— Как она плохо выглядит! — медленно проговорил Болеслав.
— Чахотка, — тихо отозвался доктор.
— Что?! — вскрикнул Болеслав, круто обернувшись.
— Чахотка, говорю, — повторил тот. — Это только начальная стадия, и пани Снопинскую еще можно бы вылечить, но при условии полного душевного спокойствия, что в ее теперешнем печальном положении, разумеется, невыполнимо.
— Послушайте. — Болеслав ухватил врача за руку. — А вы не ошибаетесь? Вы в этом вполне уверены?
Доктор сочувственно посмотрел на него.
— К сожалению! — ответил он. — Явные признаки легочного заболевания, в этих случаях мы, врачи, редко ошибаемся. У пани Снопинской вообще слабый организм: впечатлительная, чувствительная, она более, чем кто-либо другой, нуждалась в мирной жизни, без бурных потрясений, убивающих физически и морально. А вышло наоборот: на ее долю досталась вся горечь обманутых надежд, разочарования и одиночества, которые эта женщина из гордости и чувства собственного достоинства вынуждена была скрывать; все вместе способствовало зарождению болезни, которая разрушает ее. И все же смею думать, что, если б удалось ее уберечь от новых неприятностей и тревог, могло бы и обойтись…
На колокольне зазвонили, все тихонько двинулись в костел.
Здесь, на последней скамье, почти у притвора, сидела Винцуня. Перед ней лежал закрытый молитвенник, а глаза ее, лихорадочно блестевшие под вуалью, смотрели на боковой алтарь, где висел образ скорбящей Марии с младенцем на руках. Болеслав сразу узнал Винцуню по светлым косам и остановился неподалеку от нее, не в силах сдвинуться с места. Винцуня, точно под действием магнетического тока, повернула голову, взглянула на Болеслава, и они встретились глазами, но тут же отвернулись друг от друга с непередаваемой грустью.
Под сводами костела заиграл орган. Болеслав провел рукой по лбу и спросил у стоящего обок доктора:
— Почему играют реквием?
Тот вытаращил глаза.
— Выйдете отсюда немедленно, прошу вас, — прошептал он, с беспокойством взглянув на изменившееся лицо Топольского. — Вам сейчас вредно слушать орган. Это мои слова отзываются у вас в душе траурной музыкой.
Топольский, не говоря ни слова, вышел. У него было такое бледное и странное лицо, что люди оглядывались и пожимали плечами.

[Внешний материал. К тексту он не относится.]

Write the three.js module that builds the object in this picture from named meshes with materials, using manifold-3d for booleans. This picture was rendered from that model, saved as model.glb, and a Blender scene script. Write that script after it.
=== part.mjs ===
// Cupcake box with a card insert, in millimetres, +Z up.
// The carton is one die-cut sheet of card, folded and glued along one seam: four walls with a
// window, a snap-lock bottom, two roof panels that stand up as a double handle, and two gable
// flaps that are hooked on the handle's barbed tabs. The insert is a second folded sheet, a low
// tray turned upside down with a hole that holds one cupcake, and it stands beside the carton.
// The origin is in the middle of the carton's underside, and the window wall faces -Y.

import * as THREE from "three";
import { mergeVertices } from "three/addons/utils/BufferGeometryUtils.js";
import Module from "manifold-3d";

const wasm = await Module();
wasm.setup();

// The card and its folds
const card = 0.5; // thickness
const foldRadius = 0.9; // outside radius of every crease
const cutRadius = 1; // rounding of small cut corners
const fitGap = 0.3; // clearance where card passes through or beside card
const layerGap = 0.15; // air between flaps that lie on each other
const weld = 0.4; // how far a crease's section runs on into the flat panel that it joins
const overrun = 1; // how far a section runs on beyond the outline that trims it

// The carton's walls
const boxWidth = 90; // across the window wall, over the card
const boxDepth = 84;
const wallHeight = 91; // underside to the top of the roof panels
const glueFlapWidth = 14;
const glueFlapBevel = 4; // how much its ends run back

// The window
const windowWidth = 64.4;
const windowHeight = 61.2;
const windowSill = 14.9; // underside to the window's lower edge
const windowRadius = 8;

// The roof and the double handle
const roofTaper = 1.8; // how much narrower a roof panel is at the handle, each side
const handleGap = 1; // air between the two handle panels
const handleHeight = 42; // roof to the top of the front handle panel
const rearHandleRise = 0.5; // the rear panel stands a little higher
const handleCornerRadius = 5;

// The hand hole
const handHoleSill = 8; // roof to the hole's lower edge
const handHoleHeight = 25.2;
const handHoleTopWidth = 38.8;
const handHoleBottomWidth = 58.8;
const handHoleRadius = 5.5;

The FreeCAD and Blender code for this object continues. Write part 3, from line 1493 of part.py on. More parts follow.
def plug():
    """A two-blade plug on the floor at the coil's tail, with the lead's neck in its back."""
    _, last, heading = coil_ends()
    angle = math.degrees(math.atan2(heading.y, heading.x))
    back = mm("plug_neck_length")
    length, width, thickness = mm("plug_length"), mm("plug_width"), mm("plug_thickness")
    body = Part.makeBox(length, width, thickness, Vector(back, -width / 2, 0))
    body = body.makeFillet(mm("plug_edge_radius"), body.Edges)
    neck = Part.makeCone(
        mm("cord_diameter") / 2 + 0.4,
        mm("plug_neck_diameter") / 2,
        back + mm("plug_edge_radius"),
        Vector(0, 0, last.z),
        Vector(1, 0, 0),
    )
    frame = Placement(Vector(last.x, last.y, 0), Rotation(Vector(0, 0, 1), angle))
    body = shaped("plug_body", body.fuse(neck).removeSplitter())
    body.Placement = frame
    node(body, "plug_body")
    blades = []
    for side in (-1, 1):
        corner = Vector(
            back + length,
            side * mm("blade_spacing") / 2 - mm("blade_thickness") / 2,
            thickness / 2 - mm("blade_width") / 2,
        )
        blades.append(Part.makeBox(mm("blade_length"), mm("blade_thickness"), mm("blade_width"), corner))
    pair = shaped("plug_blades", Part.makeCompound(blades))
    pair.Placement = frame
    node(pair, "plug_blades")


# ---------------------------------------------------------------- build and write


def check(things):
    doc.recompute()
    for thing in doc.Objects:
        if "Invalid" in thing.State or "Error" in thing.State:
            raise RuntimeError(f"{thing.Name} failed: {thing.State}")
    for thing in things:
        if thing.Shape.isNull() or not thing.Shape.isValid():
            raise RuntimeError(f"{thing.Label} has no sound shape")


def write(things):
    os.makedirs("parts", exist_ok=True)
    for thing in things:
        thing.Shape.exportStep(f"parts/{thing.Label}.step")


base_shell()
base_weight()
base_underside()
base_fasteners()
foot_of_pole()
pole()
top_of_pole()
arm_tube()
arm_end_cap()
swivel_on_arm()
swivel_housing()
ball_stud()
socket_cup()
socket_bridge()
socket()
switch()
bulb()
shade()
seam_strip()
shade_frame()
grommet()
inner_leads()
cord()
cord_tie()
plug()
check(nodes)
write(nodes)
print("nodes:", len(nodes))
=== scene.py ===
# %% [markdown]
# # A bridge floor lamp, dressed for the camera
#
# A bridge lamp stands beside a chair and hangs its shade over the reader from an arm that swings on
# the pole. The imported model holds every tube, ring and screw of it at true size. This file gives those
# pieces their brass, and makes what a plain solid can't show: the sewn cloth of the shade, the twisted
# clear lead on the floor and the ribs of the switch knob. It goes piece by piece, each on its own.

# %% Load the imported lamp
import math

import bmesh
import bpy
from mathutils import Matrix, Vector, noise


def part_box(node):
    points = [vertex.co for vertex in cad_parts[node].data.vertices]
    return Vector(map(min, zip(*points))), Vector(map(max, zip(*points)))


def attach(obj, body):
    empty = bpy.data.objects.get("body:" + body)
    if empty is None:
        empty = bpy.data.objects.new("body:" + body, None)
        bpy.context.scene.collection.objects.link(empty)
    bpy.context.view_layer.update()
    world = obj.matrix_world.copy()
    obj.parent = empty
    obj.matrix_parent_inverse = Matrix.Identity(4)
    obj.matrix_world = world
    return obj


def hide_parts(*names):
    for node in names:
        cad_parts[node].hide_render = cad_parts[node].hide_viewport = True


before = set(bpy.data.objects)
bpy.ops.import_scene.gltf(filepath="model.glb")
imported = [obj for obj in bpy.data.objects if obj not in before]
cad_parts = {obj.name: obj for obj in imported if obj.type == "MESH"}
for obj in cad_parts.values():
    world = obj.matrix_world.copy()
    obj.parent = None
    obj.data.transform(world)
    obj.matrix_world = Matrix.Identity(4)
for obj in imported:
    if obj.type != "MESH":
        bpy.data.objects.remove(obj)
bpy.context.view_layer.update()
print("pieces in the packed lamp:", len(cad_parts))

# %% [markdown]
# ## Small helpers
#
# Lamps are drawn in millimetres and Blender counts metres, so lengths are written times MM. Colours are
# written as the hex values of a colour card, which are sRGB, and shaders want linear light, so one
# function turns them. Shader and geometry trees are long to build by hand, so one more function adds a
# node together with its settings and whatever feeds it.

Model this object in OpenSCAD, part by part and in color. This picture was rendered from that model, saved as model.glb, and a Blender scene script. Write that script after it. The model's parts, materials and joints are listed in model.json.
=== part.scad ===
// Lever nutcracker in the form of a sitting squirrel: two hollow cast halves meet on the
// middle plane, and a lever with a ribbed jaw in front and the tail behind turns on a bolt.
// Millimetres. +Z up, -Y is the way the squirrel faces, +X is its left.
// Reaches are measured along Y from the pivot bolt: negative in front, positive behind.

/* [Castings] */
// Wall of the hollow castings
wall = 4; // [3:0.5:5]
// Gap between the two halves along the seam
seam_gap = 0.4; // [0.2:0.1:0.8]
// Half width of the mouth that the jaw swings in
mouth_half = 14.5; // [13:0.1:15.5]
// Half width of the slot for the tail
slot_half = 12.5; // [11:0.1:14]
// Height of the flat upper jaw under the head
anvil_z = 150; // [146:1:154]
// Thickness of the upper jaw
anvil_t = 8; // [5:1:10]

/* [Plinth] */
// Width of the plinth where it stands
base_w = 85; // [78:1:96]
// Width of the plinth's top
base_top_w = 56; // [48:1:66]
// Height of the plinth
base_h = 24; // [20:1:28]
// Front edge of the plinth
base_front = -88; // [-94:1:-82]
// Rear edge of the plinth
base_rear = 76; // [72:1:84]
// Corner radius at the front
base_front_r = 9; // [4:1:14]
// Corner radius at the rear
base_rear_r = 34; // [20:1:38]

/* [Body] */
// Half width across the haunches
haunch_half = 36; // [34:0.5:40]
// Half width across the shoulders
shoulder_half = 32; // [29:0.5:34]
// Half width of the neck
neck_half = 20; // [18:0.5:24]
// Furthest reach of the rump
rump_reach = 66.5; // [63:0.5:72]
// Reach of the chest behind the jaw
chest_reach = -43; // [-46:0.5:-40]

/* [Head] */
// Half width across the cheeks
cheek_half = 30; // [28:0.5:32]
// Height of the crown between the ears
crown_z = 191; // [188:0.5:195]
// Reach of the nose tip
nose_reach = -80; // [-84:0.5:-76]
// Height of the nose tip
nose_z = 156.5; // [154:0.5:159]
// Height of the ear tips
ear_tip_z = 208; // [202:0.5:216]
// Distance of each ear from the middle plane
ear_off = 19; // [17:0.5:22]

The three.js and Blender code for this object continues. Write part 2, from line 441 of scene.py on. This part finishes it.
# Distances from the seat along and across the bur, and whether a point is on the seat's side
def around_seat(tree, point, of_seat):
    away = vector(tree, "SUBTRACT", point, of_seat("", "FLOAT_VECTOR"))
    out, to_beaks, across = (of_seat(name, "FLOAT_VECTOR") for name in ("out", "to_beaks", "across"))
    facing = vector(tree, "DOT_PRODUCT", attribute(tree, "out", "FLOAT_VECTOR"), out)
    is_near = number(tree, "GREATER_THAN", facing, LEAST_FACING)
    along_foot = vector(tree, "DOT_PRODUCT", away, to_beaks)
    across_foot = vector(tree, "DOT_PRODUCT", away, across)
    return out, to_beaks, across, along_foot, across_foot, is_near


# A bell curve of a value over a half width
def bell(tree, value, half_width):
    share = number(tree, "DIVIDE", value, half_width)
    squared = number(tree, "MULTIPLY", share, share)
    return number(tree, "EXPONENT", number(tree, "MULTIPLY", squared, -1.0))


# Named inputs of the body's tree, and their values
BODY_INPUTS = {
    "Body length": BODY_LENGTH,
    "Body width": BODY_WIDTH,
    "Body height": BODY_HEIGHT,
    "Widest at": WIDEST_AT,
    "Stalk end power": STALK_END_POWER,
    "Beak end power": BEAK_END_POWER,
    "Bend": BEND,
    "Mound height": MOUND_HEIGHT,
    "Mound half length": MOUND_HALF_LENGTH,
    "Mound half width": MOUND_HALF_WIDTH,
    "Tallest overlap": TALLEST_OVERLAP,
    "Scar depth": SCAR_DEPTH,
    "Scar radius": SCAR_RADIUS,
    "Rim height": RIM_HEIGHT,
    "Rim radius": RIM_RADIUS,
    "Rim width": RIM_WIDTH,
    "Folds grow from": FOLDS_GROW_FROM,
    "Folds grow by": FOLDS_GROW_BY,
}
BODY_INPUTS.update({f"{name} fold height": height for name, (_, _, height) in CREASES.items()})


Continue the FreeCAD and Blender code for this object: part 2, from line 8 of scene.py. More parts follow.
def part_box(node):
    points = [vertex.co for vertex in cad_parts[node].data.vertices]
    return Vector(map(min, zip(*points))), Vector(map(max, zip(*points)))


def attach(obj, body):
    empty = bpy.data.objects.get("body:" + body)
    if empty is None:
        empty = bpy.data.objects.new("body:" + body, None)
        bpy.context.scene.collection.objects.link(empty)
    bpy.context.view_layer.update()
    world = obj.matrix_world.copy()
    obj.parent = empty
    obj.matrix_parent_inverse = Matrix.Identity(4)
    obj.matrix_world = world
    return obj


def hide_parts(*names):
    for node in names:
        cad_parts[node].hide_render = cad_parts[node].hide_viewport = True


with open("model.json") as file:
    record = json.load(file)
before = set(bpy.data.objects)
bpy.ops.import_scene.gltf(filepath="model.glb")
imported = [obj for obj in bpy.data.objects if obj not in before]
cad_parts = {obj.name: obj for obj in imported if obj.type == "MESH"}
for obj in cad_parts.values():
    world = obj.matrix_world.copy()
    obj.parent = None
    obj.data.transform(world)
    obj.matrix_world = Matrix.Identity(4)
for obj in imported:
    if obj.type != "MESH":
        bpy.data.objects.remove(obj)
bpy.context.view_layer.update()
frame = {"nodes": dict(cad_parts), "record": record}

После мессы, разъезжаясь по домам, говорили уже не о Винцуне, а о Болеславе. Все удивлялись, почему он так плохо выглядел в костеле, спрашивали, не стряслась ли с ним какая беда; вспоминали, что вообще за последнее время он осунулся, хотя на людях старается вести себя так, чтобы никто ничего не заметил. Это было тем удивительнее, что дела у него шли как нельзя лучше, состояние росло, а вместе с ним рос и его авторитет у соседей. Года два тому назад графиня дала ему в управление значительную часть своих имений, и хоть работы у него сильно прибавилось, зато увеличились и доходы. Кроме того, он взял в аренду большое поместье и, благодаря своим знаниям и умению вести хозяйство, добился немалых успехов. При всем этом он всегда первый готов был советом и собственным трудом участвовать в любом деле, которое шло на пользу обществу. По его почину и его стараниям дороги вокруг N были приведены в такой идеальный вид, что ими восхищались все приезжие. Больница тоже содержалась образцово, библиотекой пользовались все местные жители; на землях графини возникли две фабрики, которые весьма способствовали благополучию уездного населения. Своими действиями и авторитетом, растущим богатством, честностью и сердечным отношением к людям Топольский завоевал всеобщую любовь и уважение. Все у него ладилось, во всем ему везло, и, однако, он не выглядел счастливым.